At the movie theater, he saw that his kid is growing up in spite of the lack of parental guidance. And while it remains to be seen if his kids are going to be OK, it evident that Don's lack of involvement is still influential on them: Bobby wasn't awake at night worried about Don. He was worried about Henry. It had to hurt for Don to hear that one.
Here's the whole country, mourning the death of one man (another noted philanderer), but Don isn't sure that his own kids would even miss him if he were dead. It's that kind of thinking that plays into suicidal ideations, and it seemed like Don was toying with that idea, drunk and lonely on the balcony. He didn't jump, of course, but he's falling and it seems like he's going to hit rock bottom pretty soon, and when he does, it will be hard.
The episode was titled "The Flood" in reference to Ginsberg's dad's mention of Noah's Ark. In that story, the flood was how God sought to reboot the world, because mankind was fucking it up. The flood was the really shitty part that was a necessity in order for everyone to start over. Right now this is Don's flood. It's his Inferno. It's his shitty party. Will he be able to navigate the roughness of the water in order to reach his fresh start?
Fitting in with the theme of fatherhood, Noah was a famous patriarch. And he saved himself and his family (and a bunch of animals) through his trust and faith in God, his higher power. It's something that you have to do in AA. (Ironically, after the ark, Noah became a vineyard farmer and an embarrassing drunk.)

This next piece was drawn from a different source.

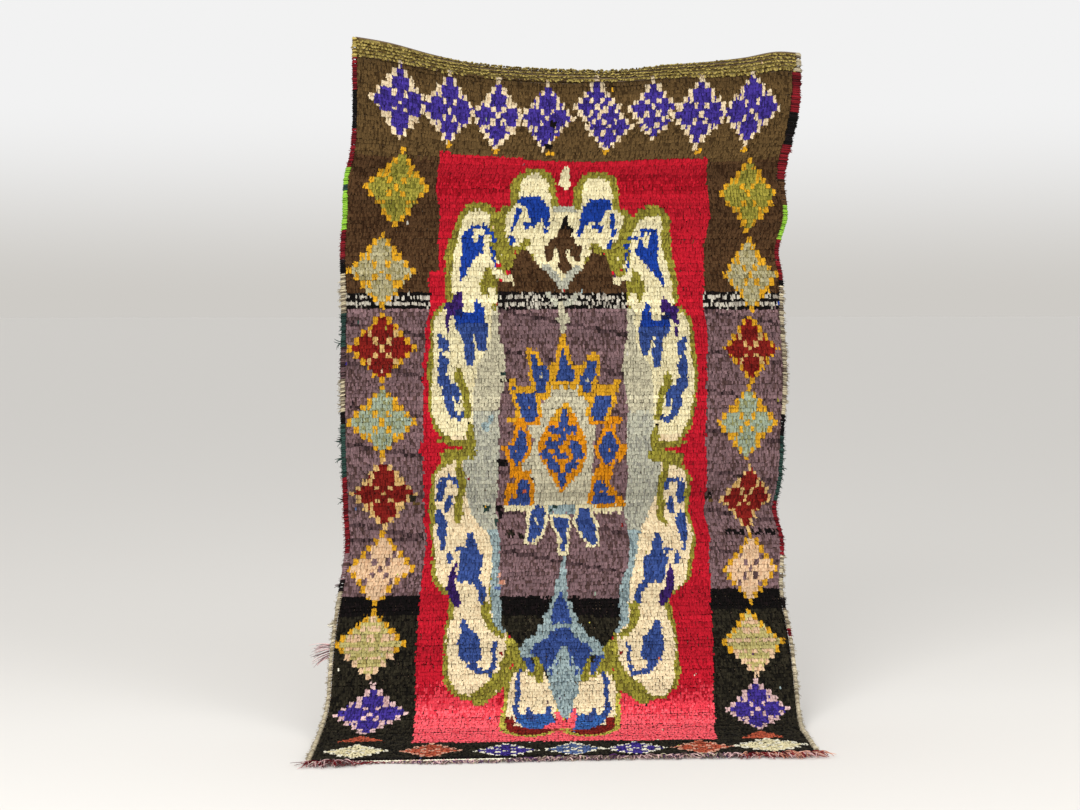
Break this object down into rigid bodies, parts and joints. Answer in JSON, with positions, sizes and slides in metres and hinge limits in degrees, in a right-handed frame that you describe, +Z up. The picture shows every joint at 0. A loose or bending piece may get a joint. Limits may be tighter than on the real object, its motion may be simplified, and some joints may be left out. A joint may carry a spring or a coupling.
{
  "type": "berber rug",
  "caption": "Hand-knotted wool pile rug hung by its top edge, its lower end sweeping forward onto the floor, with overcast sides and a short fringe.",
  "frame": {"origin": "middle of the top edge of the cloth's back, where the rug is held up", "axes": "+Z up, +X to the viewer's right along the cloth, -Y out of the pile towards the viewer"},
  "size_m": [1.3573, 0.7848, 1.7828],
  "materials": {
    "pile_wool": "matt knotted wool pile",
    "left_binding_yarn": "matt overcast wool, several colours",
    "right_binding_yarn": "matt overcast wool, several colours",
    "twined_cord_yarn": "matt twined wool",
    "fringe_yarn": "matt frayed wool",
    "loose_end_yarn": "matt frayed wool"
  },
  "bodies": {
    "root": {"pile_rug": "pile_wool", "selvedge_left": "left_binding_yarn", "selvedge_right": "right_binding_yarn", "end_cord": "twined_cord_yarn", "end_fringe": "fringe_yarn", "edge_tuft": "loose_end_yarn"}
  },
  "joints": []
}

So far this season has been about change, and whether or not that's possible. Can Don be granted the serenity to accept the things he cannot change, the courage to change the things he can, and wisdom to know the difference? It's looking more and more likely that he will need to stop drinking, but there will need to be some kind of impetus for that to happen.
The wacky insurance guy (Ethan from Lost!)who came into the ad agency with his weirdo Molotov cocktail idea (he was clearly a friend that Roger made during his LSD experimentation) wasn't just some comic relief in an otherwise weighty episode. Yeah, it was funny, but before he left, he said something that will surely come back to haunt Don:
This is an opportunity. The heavens are telling us to change.